BEGIN Source material

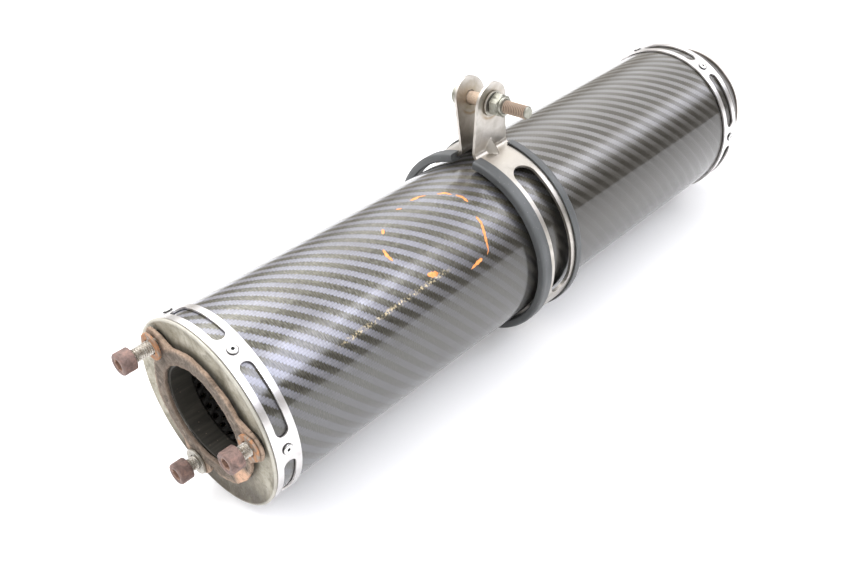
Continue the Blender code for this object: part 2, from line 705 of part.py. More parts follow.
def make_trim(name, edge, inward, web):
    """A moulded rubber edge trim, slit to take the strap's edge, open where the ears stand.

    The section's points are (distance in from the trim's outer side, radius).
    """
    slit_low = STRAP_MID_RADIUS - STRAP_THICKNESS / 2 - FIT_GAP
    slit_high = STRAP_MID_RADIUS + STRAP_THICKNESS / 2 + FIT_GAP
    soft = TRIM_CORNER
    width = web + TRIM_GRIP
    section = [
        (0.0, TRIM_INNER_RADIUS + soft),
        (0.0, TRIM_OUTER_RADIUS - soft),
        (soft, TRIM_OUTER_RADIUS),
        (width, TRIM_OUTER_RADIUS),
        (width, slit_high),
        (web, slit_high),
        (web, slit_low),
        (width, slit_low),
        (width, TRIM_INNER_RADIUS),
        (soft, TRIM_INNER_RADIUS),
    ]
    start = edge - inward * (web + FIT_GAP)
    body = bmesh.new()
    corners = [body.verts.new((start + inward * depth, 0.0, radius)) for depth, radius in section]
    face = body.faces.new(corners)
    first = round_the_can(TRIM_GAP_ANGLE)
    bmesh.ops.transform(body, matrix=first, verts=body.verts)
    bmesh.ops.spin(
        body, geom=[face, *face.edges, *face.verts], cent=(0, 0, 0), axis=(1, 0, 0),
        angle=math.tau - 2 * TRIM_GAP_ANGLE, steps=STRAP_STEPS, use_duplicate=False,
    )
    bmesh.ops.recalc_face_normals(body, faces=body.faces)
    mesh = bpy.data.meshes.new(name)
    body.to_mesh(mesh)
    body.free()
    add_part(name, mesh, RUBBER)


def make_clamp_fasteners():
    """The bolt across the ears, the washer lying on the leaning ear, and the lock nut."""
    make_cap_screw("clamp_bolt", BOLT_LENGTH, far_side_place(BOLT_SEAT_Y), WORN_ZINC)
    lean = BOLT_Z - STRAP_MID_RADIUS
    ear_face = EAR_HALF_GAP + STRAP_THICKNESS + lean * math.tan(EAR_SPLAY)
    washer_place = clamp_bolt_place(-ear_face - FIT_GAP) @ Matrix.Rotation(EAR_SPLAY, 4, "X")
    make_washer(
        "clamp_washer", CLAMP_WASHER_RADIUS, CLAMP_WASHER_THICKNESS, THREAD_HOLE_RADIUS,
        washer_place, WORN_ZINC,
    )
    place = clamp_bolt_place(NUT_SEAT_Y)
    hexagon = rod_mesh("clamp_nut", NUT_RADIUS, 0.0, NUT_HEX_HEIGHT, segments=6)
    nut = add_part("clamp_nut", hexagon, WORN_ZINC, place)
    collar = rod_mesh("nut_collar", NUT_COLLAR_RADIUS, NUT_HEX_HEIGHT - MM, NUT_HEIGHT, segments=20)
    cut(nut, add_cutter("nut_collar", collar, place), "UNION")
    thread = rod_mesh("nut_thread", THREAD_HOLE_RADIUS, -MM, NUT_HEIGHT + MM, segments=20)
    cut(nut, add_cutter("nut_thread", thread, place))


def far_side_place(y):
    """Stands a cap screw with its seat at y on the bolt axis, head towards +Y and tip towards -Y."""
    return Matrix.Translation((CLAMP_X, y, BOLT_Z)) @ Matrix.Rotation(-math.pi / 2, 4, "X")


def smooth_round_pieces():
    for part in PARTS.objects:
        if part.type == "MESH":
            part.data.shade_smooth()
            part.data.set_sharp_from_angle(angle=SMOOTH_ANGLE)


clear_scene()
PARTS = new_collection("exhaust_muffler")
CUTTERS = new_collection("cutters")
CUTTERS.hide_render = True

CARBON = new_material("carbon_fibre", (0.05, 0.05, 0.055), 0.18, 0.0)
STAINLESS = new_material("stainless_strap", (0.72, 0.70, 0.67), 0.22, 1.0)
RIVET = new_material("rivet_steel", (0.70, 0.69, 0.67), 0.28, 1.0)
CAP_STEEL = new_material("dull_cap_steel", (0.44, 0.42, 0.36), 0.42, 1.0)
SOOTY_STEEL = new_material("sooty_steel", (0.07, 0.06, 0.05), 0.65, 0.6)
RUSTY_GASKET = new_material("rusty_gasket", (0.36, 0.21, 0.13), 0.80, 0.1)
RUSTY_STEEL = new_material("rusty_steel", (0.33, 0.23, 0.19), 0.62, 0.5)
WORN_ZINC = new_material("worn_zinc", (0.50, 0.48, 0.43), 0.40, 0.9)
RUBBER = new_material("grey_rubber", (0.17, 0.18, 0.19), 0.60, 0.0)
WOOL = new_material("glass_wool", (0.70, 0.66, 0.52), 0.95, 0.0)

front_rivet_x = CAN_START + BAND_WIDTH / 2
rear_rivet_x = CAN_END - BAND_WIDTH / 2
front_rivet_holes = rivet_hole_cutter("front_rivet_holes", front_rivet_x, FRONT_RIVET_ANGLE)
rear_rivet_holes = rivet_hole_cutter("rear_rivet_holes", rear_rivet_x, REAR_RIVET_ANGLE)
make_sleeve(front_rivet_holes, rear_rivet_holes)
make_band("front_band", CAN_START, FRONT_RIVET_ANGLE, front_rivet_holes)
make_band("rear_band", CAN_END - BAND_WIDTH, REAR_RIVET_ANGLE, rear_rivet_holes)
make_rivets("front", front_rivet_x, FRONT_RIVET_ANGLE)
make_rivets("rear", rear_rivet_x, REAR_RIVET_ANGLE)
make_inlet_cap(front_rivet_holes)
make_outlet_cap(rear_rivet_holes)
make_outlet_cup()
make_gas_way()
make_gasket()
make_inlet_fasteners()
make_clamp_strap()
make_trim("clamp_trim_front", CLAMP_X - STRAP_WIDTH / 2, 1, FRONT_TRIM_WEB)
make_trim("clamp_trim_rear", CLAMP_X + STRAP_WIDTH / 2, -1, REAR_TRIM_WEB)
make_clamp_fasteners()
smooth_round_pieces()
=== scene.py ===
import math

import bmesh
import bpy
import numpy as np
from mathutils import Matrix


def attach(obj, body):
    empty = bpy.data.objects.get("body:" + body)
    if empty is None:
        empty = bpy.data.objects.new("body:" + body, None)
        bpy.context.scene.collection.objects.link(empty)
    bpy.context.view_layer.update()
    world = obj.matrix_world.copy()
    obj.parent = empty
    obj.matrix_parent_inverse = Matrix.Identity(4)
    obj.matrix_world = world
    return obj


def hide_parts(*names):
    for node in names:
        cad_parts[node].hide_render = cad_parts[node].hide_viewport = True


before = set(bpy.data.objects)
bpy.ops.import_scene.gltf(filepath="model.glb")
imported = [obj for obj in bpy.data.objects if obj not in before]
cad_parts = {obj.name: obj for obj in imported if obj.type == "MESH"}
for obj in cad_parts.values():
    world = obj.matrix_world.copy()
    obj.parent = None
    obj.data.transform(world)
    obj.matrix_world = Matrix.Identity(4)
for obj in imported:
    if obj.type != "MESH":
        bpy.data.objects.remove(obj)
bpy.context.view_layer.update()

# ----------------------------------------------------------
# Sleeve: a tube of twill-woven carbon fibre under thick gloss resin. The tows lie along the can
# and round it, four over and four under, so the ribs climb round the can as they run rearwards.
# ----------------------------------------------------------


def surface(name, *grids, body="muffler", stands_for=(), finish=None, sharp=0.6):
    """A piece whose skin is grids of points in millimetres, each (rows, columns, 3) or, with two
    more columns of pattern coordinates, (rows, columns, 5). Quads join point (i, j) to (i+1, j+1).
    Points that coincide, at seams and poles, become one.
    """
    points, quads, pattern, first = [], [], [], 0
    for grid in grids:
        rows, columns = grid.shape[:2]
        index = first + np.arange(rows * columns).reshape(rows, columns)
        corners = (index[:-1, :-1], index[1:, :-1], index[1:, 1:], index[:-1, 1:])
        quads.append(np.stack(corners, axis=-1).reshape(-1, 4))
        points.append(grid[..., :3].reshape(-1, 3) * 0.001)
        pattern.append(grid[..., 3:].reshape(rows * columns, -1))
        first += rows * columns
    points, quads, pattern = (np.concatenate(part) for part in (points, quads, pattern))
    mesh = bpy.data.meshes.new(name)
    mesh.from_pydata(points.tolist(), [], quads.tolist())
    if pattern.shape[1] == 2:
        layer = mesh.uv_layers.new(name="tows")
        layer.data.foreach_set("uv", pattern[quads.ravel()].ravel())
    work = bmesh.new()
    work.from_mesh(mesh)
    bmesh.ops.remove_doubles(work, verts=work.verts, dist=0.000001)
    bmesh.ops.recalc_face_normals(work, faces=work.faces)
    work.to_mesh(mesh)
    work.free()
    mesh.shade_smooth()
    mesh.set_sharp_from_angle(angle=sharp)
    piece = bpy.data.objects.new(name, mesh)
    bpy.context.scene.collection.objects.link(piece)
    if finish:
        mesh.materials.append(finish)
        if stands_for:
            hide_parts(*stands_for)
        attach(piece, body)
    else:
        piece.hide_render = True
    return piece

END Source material

Stated goal
Exactly reproduce the stretch from the line with "front_rivet_x = CAN_START + BAND_WIDTH / 2" through the line with "obj.matrix_world = Matrix.Identity(4)", including both ends and nothing else.

Task output
front_rivet_x = CAN_START + BAND_WIDTH / 2
rear_rivet_x = CAN_END - BAND_WIDTH / 2
front_rivet_holes = rivet_hole_cutter("front_rivet_holes", front_rivet_x, FRONT_RIVET_ANGLE)
rear_rivet_holes = rivet_hole_cutter("rear_rivet_holes", rear_rivet_x, REAR_RIVET_ANGLE)
make_sleeve(front_rivet_holes, rear_rivet_holes)
make_band("front_band", CAN_START, FRONT_RIVET_ANGLE, front_rivet_holes)
make_band("rear_band", CAN_END - BAND_WIDTH, REAR_RIVET_ANGLE, rear_rivet_holes)
make_rivets("front", front_rivet_x, FRONT_RIVET_ANGLE)
make_rivets("rear", rear_rivet_x, REAR_RIVET_ANGLE)
make_inlet_cap(front_rivet_holes)
make_outlet_cap(rear_rivet_holes)
make_outlet_cup()
make_gas_way()
make_gasket()
make_inlet_fasteners()
make_clamp_strap()
make_trim("clamp_trim_front", CLAMP_X - STRAP_WIDTH / 2, 1, FRONT_TRIM_WEB)
make_trim("clamp_trim_rear", CLAMP_X + STRAP_WIDTH / 2, -1, REAR_TRIM_WEB)
make_clamp_fasteners()
smooth_round_pieces()
=== scene.py ===
import math

import bmesh
import bpy
import numpy as np
from mathutils import Matrix


def attach(obj, body):
    empty = bpy.data.objects.get("body:" + body)
    if empty is None:
        empty = bpy.data.objects.new("body:" + body, None)
        bpy.context.scene.collection.objects.link(empty)
    bpy.context.view_layer.update()
    world = obj.matrix_world.copy()
    obj.parent = empty
    obj.matrix_parent_inverse = Matrix.Identity(4)
    obj.matrix_world = world
    return obj


def hide_parts(*names):
    for node in names:
        cad_parts[node].hide_render = cad_parts[node].hide_viewport = True


before = set(bpy.data.objects)
bpy.ops.import_scene.gltf(filepath="model.glb")
imported = [obj for obj in bpy.data.objects if obj not in before]
cad_parts = {obj.name: obj for obj in imported if obj.type == "MESH"}
for obj in cad_parts.values():
    world = obj.matrix_world.copy()
    obj.parent = None
    obj.data.transform(world)
    obj.matrix_world = Matrix.Identity(4)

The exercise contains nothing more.